Fighting racism and police brutality in lockdown from Minneapolis to Hong Kong
By Hugh Barnes
The history of protest is as old as the history of anything. People have always protested against oppression because it has always existed. Unless you have a vote, and sometimes even if you do, demonstrating in public is the best way to make change happen. From Tolpuddle to Selma, from anticolonial struggles to the women’s movement, LGBT+ rights and Extinction Rebellion, protest has always signalled change.
In recent weeks, in the middle of a pandemic that has made demonstrating more dangerous than usual – and possibly even lethal – an outbreak of protest has spread across the world from Minneapolis to Hong Kong. One source of this revolutionary epidemic was the racist killing, on 25th May, of George Floyd, an African-American, by a Minnesota policeman. Another was the imposition, on 30th June, of a draconian anti protest law in Hong Kong, giving China sweeping powers to crush dissent in the former British colony. Hundreds of thousands took to the streets in the biggest demonstration since the territory was handed back to China in 1997.
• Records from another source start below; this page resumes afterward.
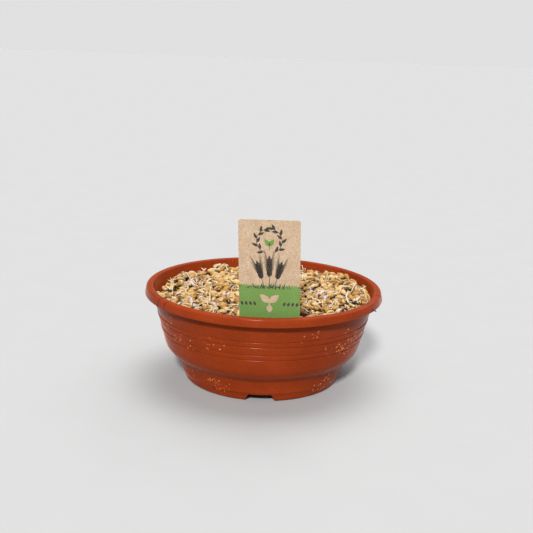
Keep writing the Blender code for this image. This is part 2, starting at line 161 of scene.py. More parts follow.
# The card label, placed by the middle of its width at its soil line. It is drawn in X and Y, facing +Z.
LABEL_PLACE = Vector((5.4 * MM, -82.0 * MM, 70.8 * MM))
LABEL_WIDTH = 46.0 * MM
LABEL_THICKNESS = 0.6 * MM
LABEL_LEAN = math.radians(4.9)
LABEL_YAW = math.radians(-6.0)
LABEL_ROLL = math.radians(-1.6)
PRINT_THICKNESS = 0.03 * MM
GREEN_TOP = 30.1 * MM

CAMERA_TARGET = Vector((1.55 * MM, 0, 94.83 * MM))


def linear(srgb_hex):
    """RGBA in linear light from an sRGB hex string."""
    channels = [int(srgb_hex[i : i + 2], 16) / 255 for i in (1, 3, 5)]
    return [c / 12.92 if c <= 0.04045 else ((c + 0.055) / 1.055) ** 2.4 for c in channels] + [1.0]


def colour_property(name, description, srgb_hex):
    return FloatVectorProperty(
        name=name,
        description=description,
        subtype="COLOR",
        size=4,
        min=0,
        max=1,
        default=linear(srgb_hex),
    )


def length_property(name, description, metres):
    return FloatProperty(
        name=name,
        description=description,
        default=metres,
        min=0,
        precision=4,
        unit="LENGTH",
    )


class BowlSettings(PropertyGroup):
    height: length_property("Height", "From the table to the top of the rim", POT_HIGH.z)
    rim_radius: length_property("Rim radius", "The hanging skirt's lower edge", POT_HIGH.x)
    groove_depth: length_property("Groove depth", "Each of the four grooves round it", 0.45 * MM)
    plastic: colour_property("Plastic", "The moulded terracotta plastic", "#7F2F11")
    plastic_shade: colour_property("Plastic, darker", "The darker of its clouds", "#752A0E")
    droplets: IntProperty(name="Droplets", description="Water left on the outside", default=520, min=0)
    droplet_radius: length_property("Droplet radius", "The largest droplets", 1.05 * MM)


class BedSettings(PropertyGroup):
    seed: IntProperty(name="Seed", description="Draws another heap of grains", default=7)
    grains: IntProperty(name="Grains", description="The most grains that are laid", default=1700, min=1)
    length: length_property("Grain length", "A soaked wheat grain's length", 8.0 * MM)
    width: length_property("Grain width", "Its width", 5.0 * MM)
    height: length_property("Grain height", "Its height over the crease", 4.6 * MM)
    peat: colour_property("Peat", "Moist dark peat", "#1F0F08")
    bran: colour_property("Bran", "The darkest soaked bran", "#7A5124")
    honey: colour_property("Honey", "The usual soaked bran", "#9D7532")
    cream: colour_property("Cream", "The palest, most swollen grains", "#BA9C69")
    root: colour_property("Root", "The young rootlets", "#B6AB99")
    shoot: colour_property("Shoot", "The tips of the shoots", "#AFA273")
    root_hair: colour_property("Root hairs", "The down on the rootlets", "#A7998F")


class LabelSettings(PropertyGroup):
    kraft: colour_property("Kraft", "The bare card", "#AF977E")
    green: colour_property("Green", "The printed field", "#5A7C38")
    ink: colour_property("Ink", "The printed drawing", "#2A241F")


class StudioSettings(PropertyGroup):
    floor: colour_property("Floor", "The pale floor", "#A1A1A1")
    distance: length_property("Distance", "From the camera to its target", 723.4 * MM)
    elevation: FloatProperty(
        name="Elevation",
        description="The camera's height above the horizon",
        default=math.radians(14.05),
        subtype="ANGLE",
    )
    roll: FloatProperty(
        name="Roll",
        description="How far the camera is turned about its line of sight",
        default=math.radians(2.11),
        subtype="ANGLE",
    )
    lens: FloatProperty(name="Lens", description="Focal length in mm on a 36 mm sensor", default=57.8)


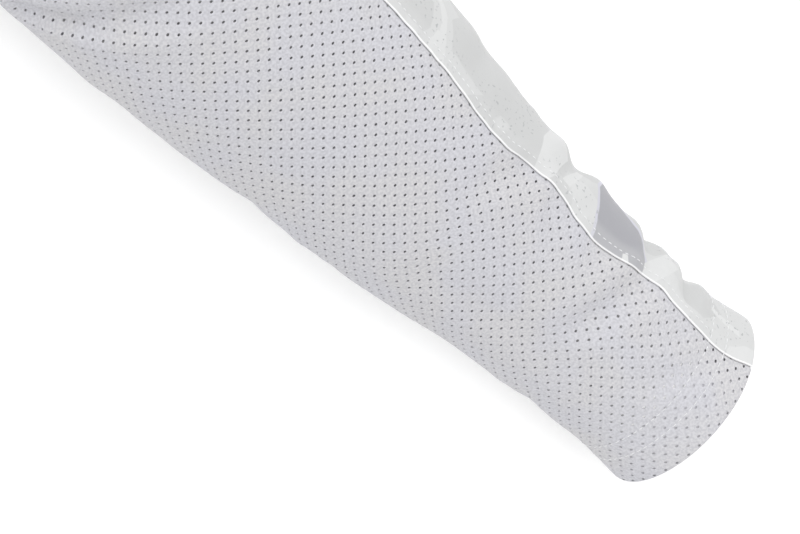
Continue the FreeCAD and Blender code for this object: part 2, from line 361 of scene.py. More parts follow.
def panelGrid(panel, columns, rowStep):
    # points on the sleeve in rows, and the flat place of each
    rows = clothRows(rowStep)
    depthRows, angleRows, flatRows, nearRows = [], [], [], []
    for along in nominalAlong(rows):
        start, width, table = panelWidth(panel, along)
        extra = float(allowanceAt(along))
        if panel == "mesh":
            # columns are closest beside the seams, where the cloth bends
            under = np.array([1, 0.75, 0.5, 0.25, 0.1, 0.03]) * (extra + 0.6)
            near = np.array([0, 0.25, 0.5, 0.75, 1, 1.25, 1.6])
            inner = np.linspace(2.4, width - 2.4, columns)
            across = np.concatenate([-under, near, inner, (width - near)[::-1], (width + under)[::-1]])
            fromSeam = np.minimum(across, width - across)
            depth = meshDepth(fromSeam)
            flat = across - width / 2
        else:
            turns = np.linspace(0, math.pi, 9)[1:]
            turnedBack = np.array([0.12, 0.4, 0.7, 1]) * (extra - foldRadius)
            near = np.array([0.7, 1, 1.5, 2.2, 3, 4])
            inner = np.linspace(5.2, width - 5.2, columns)
            panelBody = np.concatenate([near, inner, (width - near)[::-1]])
            bendAcross = foldRadius - foldRadius * np.sin(turns)
            bendDepth = foldRadius - foldRadius * np.cos(turns)
            far = np.full(4, 2 * foldRadius)
            across = np.concatenate([(foldRadius + turnedBack)[::-1], bendAcross[::-1], panelBody,
                                     width - bendAcross, width - foldRadius - turnedBack])
            fromSeam = -np.minimum(across, width - across)
            top = -printRidge(np.minimum(panelBody, width - panelBody)) * ease(12, 26, along) \
                * ease(sleeveLength - 12, sleeveLength - 26, along)
            depth = np.concatenate([far, bendDepth[::-1], top, bendDepth, far])
            depth = depth - seamLift(fromSeam)
            arc = foldRadius * (turns - math.pi / 2)
            # the flat print panel is measured from the top seam
            flat = np.concatenate([(width + 2 * foldSlack + arc[-1] + turnedBack)[::-1],
                                   (width + 2 * foldSlack + arc)[::-1], width - panelBody + foldSlack,
                                   -arc, -arc[-1] - turnedBack])
        depthRows.append(depth)
        nearRows.append(fromSeam)
        angleRows.append(angleAfter(table, start, across))
        flatRows.append(flat)
    depths, angles, flats, near = (np.array(each) for each in (depthRows, angleRows, flatRows, nearRows))
    alongs, offsets = hemPlace(rows[:, None], depths, near)
    points = clothPoint(alongs, angles, offsets)
    return points, np.stack([flats, np.broadcast_to(rows[:, None], flats.shape)], axis=-1)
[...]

The murder of George Floyd set off the biggest anti-racism protests in the United States since the 1960s civil rights era as the outrage at police violence against African- Americans led to an examination of racism in all its forms. The Black Lives Matter movement drew in Americans of all races and backgrounds, with support as high as 70%, according to some polls, confounding Donald Trump who hoped to boost his chances of reelection by inflaming a culture war around race.
In Europe, hundreds of thousands of young people took to the streets, wearing masks and socially distancing, to express solidarity with the rebellion against police brutality. In Britain, where a YouGov poll found that 52% of respondents think UK society is fairly or very racist, a bronze statue of the slave trader Edward Colston was dumped in Bristol harbour while Oriel College, Oxford, was pressured to remove a stone monument of colonialist Cecil Rhodes.
In July, at least 166 people died during violent demonstrations in Ethiopia, following the murder of singer Haacaaluu Hundeessaa, a leading voice in anti-government protests. Public uprisings have also been seen in the Philippines over food shortages and in Bangladesh among garment workers facing unpaid wages after the cancellation of orders due to the worldwide lockdown.
Nor is it any coincidence that the global uprising has overlapped with a public health emergency. What the pandemic and the killing of George Floyd have revealed in different ways is that millions of people are no longer prepared to accept a structurally racist and unequal system.
Diseases do not afflict societies randomly. They move along fault lines created by poverty and inequality. The UK has the highest covid-19 death toll by population in the world – and the black and Asian community has been disproportionately affected.
Just as BLM protests descended into violence in Chicago – where about 70% of fatalities from the virus were African-Americans, by some counts – so too, in the UK, the BAME community has received more than 25% of all covid-19 fines, and the police have used their new powers to target black youths while ignoring serious breaches of the lockdown rules by Dominic Cummings and Stanley Johnson, the prime minister’s father.
Inequality, as Aristotle noted in The Politics, is the main cause of protest. ‘The lesser protest in order to be equal,’ he explained. In 1776, Thomas Jefferson incorporated the self-evident truth ‘that all men (sic) are created equal’ into America’s Declaration of Independence. However, 11 years later, when the Founding Fathers unveiled the US Constitution, they counted each slave as only three-fifths of a person – which is to say, some people (i.e. white ones) were obviously ‘more equal’ than others.
Take the residents of Holland Park, in west London, for example. They might be regarded as uber-equals, in Orwell’s sense, because they live in the most expensive neighbourhood in Britain, a leafy enclave of the super-rich where houses sell for 70 times the national average. Anybody walking in the park on the morning of 24th June would have noticed that a bronze statue of Lord Holland, the 19thcentury liberal politician after whom the district is named, had been splattered with red paint, especially his face and hands, which now held a cardboard sign that read, ‘I owned 401 slaves.’
In fact, Lord Holland opposed slavery and was a senior cabinet minister in governments that outlawed the slave trade and then slavery itself, in 1807 and 1833 respectively. But he was also, like Aristotle and Jefferson, a slaveowner – or at least his wife’s family owned plantations in Jamaica.
Revisiting Britain’s colonial and racist past is never going to be a walk in the park. Yet not doing so makes us complicit. The slave trade and slavery were crucial to the development of the British economy in the late 18th and 19th century, and today’s upper (and middle) classes continue to reap the benefits of that exploitation and genocide. Not even self-declared liberals or left-wingers are blameless. Living in a structurally racist and unequal society conditions everybody’s outlook. In order to make change happen, we have to do more than protest about other people’s actions. We have to take a look at ourselves and confront our own prejudices. We have to make amends.